Dust jacket of Piccadilly Jim, Wodehouse's first novel to be published by Herbert Jenkins

In 1912 Jenkins founded his own publishing company: Herbert Jenkins Limited. Its offices were in a narrow, 19th-century building with five floors in Duke of York Street, just off Jermyn Street in London. It was a successful business from the start because of Jenkins' unique ability (at the time) to cater for the ever-changing public taste. He also had a good eye for new talent, not being discouraged if a manuscript had been rejected by other publishers. His publicity methods were innovative, too; with arresting advertisements and dust jackets, and a monthly publication called Wireless, which was widely circulated among his readers. Jenkins' first publication was Willie Riley's first novel Windyridge, and the firm went on to publish most of Riley's 39 books, ending with The Man and the Mountain in 1961, the year of Riley's death. In 1915 Jenkins published A. S. Neill's first book, A Dominie's Log, launching his career as a famous teacher and writer of books on education. Herbert Jenkins Ltd published many of P. G. Wodehouse's novels, starting with Piccadilly Jim in 1918.

By the 1950s – long after Jenkins' death – the company was still being run as a 1930s business might have been. In 1964 it merged with Barrie & Rockcliffe to form Barrie & Jenkins, which continued to publish Wodehouse's novels, but specialised in books about ceramics, pottery and antiques. In 1969 the company published the first of George MacDonald Fraser's popular The Flashman Papers novels after it had been rejected by many other publishers. Barrie & Jenkins had a short commercial history and was taken over by Hutchinson, who were themselves taken over by Century and then by Random House (now owned by Bertelsmann). It continues to exist as a specialist imprint mainly for hardback editions within the Random House stable.

===Book series===
The following series were published by Herbert Jenkins Ltd:
- Fireside Library
- Green Label Novels
- Herbert Jenkins' Colonial Library
- Herbert Jenkins SF (Science Fiction)
- How to Catch Them
- The Shilling Library
- "Reason Why" Series
- Splendid Library
- To-Day Library

==As a writer==
Although Jenkins is best known for his light fiction, his first book was a biography of George Borrow. He was an admirer of the poet and visual artist William Blake and conducted research into his trial for high treason and the location of his lost grave, writing a book on him, posthumously published in 1925.

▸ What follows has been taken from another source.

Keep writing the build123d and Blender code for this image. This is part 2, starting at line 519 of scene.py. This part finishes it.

His most popular fictional creation was Mr. Joseph Bindle, who first appeared in a humorous novel in 1916 and in a number of sequels. In the preface to the books, T. P. O'Connor said that "Bindle is the greatest Cockney that has come into being through the medium of literature since Dickens wrote Pickwick Papers". The stories are based on the comedic drama of life at work, at home and all the adventures that take place along the way.

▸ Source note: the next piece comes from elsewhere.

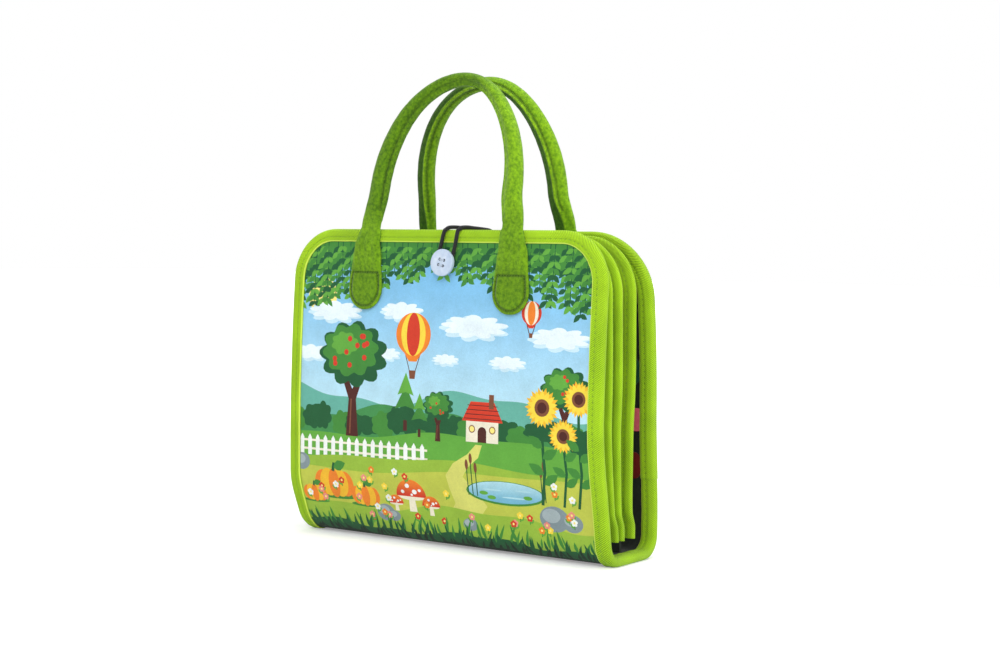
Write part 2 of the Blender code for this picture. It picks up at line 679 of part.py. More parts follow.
def loop_route(direction):
    """Route of one strand of the loop, from the anchor over the top and down to the button.

    Each line holds the strand's distance from the loop's middle, that middle, and its Y and Z.
    """
    radius = ELASTIC_DIAMETER / 2
    clear = radius + FIT
    top = COVER_TAPE_TOP + clear
    depth_top = cover_depth(COVER_TOP, FRONT)
    anchor_y = back_inner_face() - ANCHOR_THICKNESS - 2 * FIT
    shank_turn = SHANK_RADIUS + clear
    face = cover_depth(BUTTON_HEIGHT - shank_turn - ELASTIC_DIAMETER, FRONT) + clear
    over_tape = depth_top + TAPE_STEP + clear
    tape_edge = COVER_TOP - TAPE_WIDTH
    past_tape = cover_depth(tape_edge, FRONT) + TAPE_STEP + clear
    corner = (clear + 2 * FIT) * math.sin(math.radians(45))
    at_anchor, at_top, at_button = (LOOP_HALF_WIDTH_AT_ANCHOR, LOOP_HALF_WIDTH_AT_TOP,
                                    LOOP_HALF_WIDTH_AT_BUTTON)
    route = [
        (at_anchor, LOOP_MIDDLE, anchor_y, top - LOOP_SAG / 2),
        (at_anchor, LOOP_MIDDLE, anchor_y - 2 * ELASTIC_DIAMETER, top - LOOP_SAG / 2),
        (LOOP_HALF_WIDTH_AT_PAGES, LOOP_MIDDLE, 0, top - LOOP_SAG),
        ((LOOP_HALF_WIDTH_AT_PAGES + at_top) / 2, LOOP_MIDDLE, -depth_top / 2, top - LOOP_SAG / 2),
        (at_top, LOOP_MIDDLE, COVER_STACK - depth_top, top + FIT),
        (at_top, LOOP_MIDDLE, -depth_top, top + FIT),
        (at_top, LOOP_MIDDLE, -depth_top - TAPE_STEP - corner, COVER_TAPE_TOP + corner),
        (at_top, LOOP_MIDDLE, -over_tape - 2 * FIT, COVER_TAPE_TOP - radius),
        ((at_top + at_button) / 2, LOOP_MIDDLE_AT_TAPE_EDGE, -past_tape - FIT, tape_edge - radius),
        (at_button, BUTTON_MIDDLE, -face, BUTTON_HEIGHT + ELASTIC_DIAMETER),
        (shank_turn, BUTTON_MIDDLE, -face, BUTTON_HEIGHT - radius),
    ]
    for step in (1, 2, 3):
        angle = math.radians(90 * step / 3)
        route.append((shank_turn * math.cos(angle), BUTTON_MIDDLE, -face,
                      BUTTON_HEIGHT - radius - shank_turn * math.sin(angle)))
    return [Vector((middle + direction * half, y, z)) for half, middle, y, z in route]


def back_inner_face():
    """Y of the inner face of the back cover's tape, at the height of the anchor."""
    return cover_depth(COVER_TOP, BACK) - COVER_STACK - TAPE_STEP


def smooth_line(points, steps):
    """Read points from a smooth curve that passes through the given ones."""
    line = []
    last = len(points) - 1
    for index in range(last):
        before = points[max(index - 1, 0)]
        start = points[index]
        end = points[index + 1]
        after = points[min(index + 2, last)]
        for step in range(steps):
            share = step / steps
            line.append(0.5 * (2 * start + (end - before) * share
                               + (2 * before - 5 * start + 4 * end - after) * share ** 2
                               + (3 * start - before - 3 * end + after) * share ** 3))
    line.append(points[last])
    return line


def build_loop(pivot):
    """Elastic loop and the small tape that holds its ends on the back cover."""
    right = loop_route(1)
    left = loop_route(-1)[:-1]
    points = smooth_line(right + left[::-1], 3)
    curve = bpy.data.curves.new("loop", "CURVE")
    curve.dimensions = "3D"
    curve.bevel_depth = ELASTIC_DIAMETER / 2
    curve.bevel_resolution = 2
    curve.use_fill_caps = True
    spline = curve.splines.new("POLY")
    spline.points.add(len(points) - 1)
    for target, point in zip(spline.points, points):
        target.co = (*point, 1)
    mesh = evaluated_mesh(loose_object("loop", curve))
    add_piece("elastic_loop", mesh, BLACK, 0.8, pivot, smooth=True)
    near = back_inner_face() - FIT - ANCHOR_THICKNESS
    top = COVER_TAPE_TOP + ELASTIC_DIAMETER / 2
    outline = round_box(LOOP_MIDDLE - ANCHOR_HALF_WIDTH, LOOP_MIDDLE + ANCHOR_HALF_WIDTH,
                        top - ANCHOR_HEIGHT, top, ANCHOR_THICKNESS / 2)
    anchor = slab(outline, near, near + ANCHOR_THICKNESS, UPRIGHT)
    add_piece("elastic_anchor", anchor, BLACK, 0.9, pivot)


def build_patches(pivot):
    """Felt shapes on the back cover's lining, seen between the pages and the cover."""
    right = COVER_HALF_WIDTH - TAPE_WIDTH - PATCH_SIDE_GAP
    near = COVER_STACK + FIT
    for name, sizes, colour in (("pink_patch", PINK_PATCH, PINK), ("red_patch", RED_PATCH, RED),
                                ("teal_patch", TEAL_PATCH, TEAL)):
        outline = round_box(right - sizes["length"], right, sizes["low"], sizes["high"],
                            sizes["corner"])
        mesh = slab(outline, near, near + PATCH_THICKNESS, UPRIGHT)
        add_piece(name, bow_to_cover(mesh, BACK), colour, 0.95, pivot)


def main():
    """Build the whole book."""
    clear_scene()
    make_collection("quiet_book")
    make_collection("cutters")
    fold_depth = DEPTH_AT_FOLD + TAPE_STEP
    front_fold = add_pivot("front_fold", (0, -fold_depth, FOLD_HEIGHT))
    back_fold = add_pivot("back_fold", (0, fold_depth, FOLD_HEIGHT))
    build_spine()
    build_cover(FRONT, "front_cover", SKY, front_fold)
    build_cover(BACK, "back_cover", SKY, back_fold)
    build_tabs(FRONT, "front", front_fold)
    build_tabs(BACK, "back", back_fold)
    build_button(front_fold)
    build_loop(back_fold)
    build_patches(back_fold)
    front_top = add_pivot("front_handle_pivot", handle_hinge(FRONT, FRONT_HANDLE_LEAN_DEG),
                          -FRONT_HANDLE_LEAN_DEG)
    back_top = add_pivot("back_handle_pivot", handle_hinge(BACK, BACK_HANDLE_LEAN_DEG),
                         BACK_HANDLE_LEAN_DEG)
    build_handle(FRONT, "front_handle", front_top)
    build_handle(BACK, "back_handle", back_top)
    seams = (PAGE_1_SEAM, PAGE_2_SEAM, PAGE_3_SEAM)
    for number, (seam, lean) in enumerate(zip(seams, PAGE_LEANS_DEG), 1):
        build_page(number, seam, lean)


main()
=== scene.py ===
"""Dressed model of a felt quiet book that folds shut into a small bag with two handles."""

import logging
import math
from bisect import bisect_left
from dataclasses import dataclass
from enum import Enum
from typing import Callable, NamedTuple, Sequence, Union

import bmesh
import bpy
import numpy as np
from mathutils import Matrix, Vector
from mathutils.geometry import delaunay_2d_cdt


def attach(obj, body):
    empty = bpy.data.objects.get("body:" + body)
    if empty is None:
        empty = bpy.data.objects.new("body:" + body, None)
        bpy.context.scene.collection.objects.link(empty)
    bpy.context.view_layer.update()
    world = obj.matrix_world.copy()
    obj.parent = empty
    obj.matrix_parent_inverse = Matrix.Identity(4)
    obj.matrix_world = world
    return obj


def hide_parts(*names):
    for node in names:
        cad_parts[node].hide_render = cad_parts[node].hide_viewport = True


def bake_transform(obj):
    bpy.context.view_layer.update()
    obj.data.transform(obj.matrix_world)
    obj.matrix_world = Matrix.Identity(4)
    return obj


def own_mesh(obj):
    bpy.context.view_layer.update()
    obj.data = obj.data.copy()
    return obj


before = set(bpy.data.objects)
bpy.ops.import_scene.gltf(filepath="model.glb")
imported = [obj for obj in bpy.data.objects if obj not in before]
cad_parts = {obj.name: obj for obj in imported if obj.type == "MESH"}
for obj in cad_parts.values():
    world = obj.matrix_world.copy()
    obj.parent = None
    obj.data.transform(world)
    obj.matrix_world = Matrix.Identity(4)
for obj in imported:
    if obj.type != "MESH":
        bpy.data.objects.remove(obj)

LOG = logging.getLogger("quiet_book")
Colour = tuple[float, float, float]
Outline = list[tuple[float, float]]
Place = Callable[[float, float, float], Vector]
Socket = bpy.types.NodeSocket
Value = Union[Socket, float, Colour]
Finishes = dict[str, bpy.types.Material]

TAPE_WIDTH = 0.0090      # how far the covers' tape reaches in on each face
TAPE_TOP = 0.2501        # top of the covers' tape
SEAM_INSET = 0.0038      # how far the tape's stitches lie from its inner edge
CLEAR = 0.0003           # room between two layers
MM = 1000                # millimetres in a metre
UNSEWN = 0.02            # distance that is noted where no seam is near
BUTTON_MIDDLE = 0.0045   # x of the button
BUTTON_HEIGHT = 0.2245   # z of the button

# Place of each page's web along Y, its lean in degrees and its bow
PAGES = ((-0.026, 0.8, 0.0030), (-0.020, 3.3, 0.0060), (-0.005, 4.6, 0.0070))


class Side(Enum):
    """Which cover a piece belongs to, with the sign of its Y."""

    FRONT = -1
    BACK = 1

    @property
    def label(self) -> str:
        """Word for this side in the names of pieces."""
        return self.name.lower()

    @property
    def cover(self) -> str:
        """Name of the CAD body of this cover."""
        return self.label + "_cover"

    @property
    def handle(self) -> str:
        """Name of the CAD body of this handle."""
        return self.label + "_handle"


def ease(share: float) -> float:
    """Smooth step from 0 to 1."""
    share = min(max(share, 0.0), 1.0)
    return share * share * (3 - 2 * share)


def lengths_along(points: Sequence[Sequence[float]]) -> list[float]:
    """Length of a line up to each of its points.

    Args:
        points: its points.

    Returns:
        The lengths, from 0.
    """
    lengths = [0.0]
    for first, second in zip(points, points[1:]):
        lengths.append(lengths[-1] + math.dist(first, second))
    return lengths


def share_at(lengths: Sequence[float], target: float) -> tuple[int, float]:
    """Find a length in a list of growing ones.

    Args:
        lengths: the list.
        target: the length to find.

    Returns:
        Number of the stretch that holds it, and how far along that stretch it lies.
    """
    index = bisect_left(lengths, target, 1, len(lengths) - 1) - 1
    start, end = lengths[index], lengths[index + 1]
    return index, (target - start) / max(end - start, 1e-9)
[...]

Jenkins also wrote a number of short stories about Detective Malcolm Sage, which were collected into one book in 1921. Sage has been compared to both Hercule Poirot and Sherlock Holmes in his style of detective work. Three of the Sage stories were included in Eugene Thwing's 10-volume collection of vintage detective stories, The World's Best 100 Detective Stories (1929).

As was the norm at the time, many of his fictional works appeared first in pulp magazines. Two of his novels and several of his short stories were made into short movies.

===List of works===
According to a bibliography compiled by the English Department at the Canadian Mount Royal College, Jenkins wrote the following works:

- 1912 The Life Of George Borrow
- 1916 Bindle: Some Chapters in the Life of Joseph Bindle
a.k.a. Bindle: The Story Of A Cheerful Soul
- 1917 The Night Club
- 1918 Patricia Brent, Spinster
- 1919 The Adventures of Bindle
- 1919 The Rain-Girl: A Romance Of Today
- 1920 John Dene Of Toronto – A Comedy Of Whitehall

- 1921 Malcolm Sage, Detective.
- 1922 The Return of Alfred
- 1924 Mrs. Bindle: Some Incidents from the Domestic Life of the Bindles
- 1924 Bindles on the Rocks
- 1925 William Blake: Studies of his Life and Personality
- 1928 The Stiffsons and other Stories
- 1932 Bindles omnibus

== Film adaptations==
Jenkins' Bindle books were the inspiration for the 1926 series of two-reeler shorts Bindle Introduced, Bindle at the Party, Bindle in Charge, Bindle's Cocktail, Bindle, Millionaire, and Bindle, Matchmaker; and later The Temperance Fête (1931) and Bindle (One of Them Days) (1966).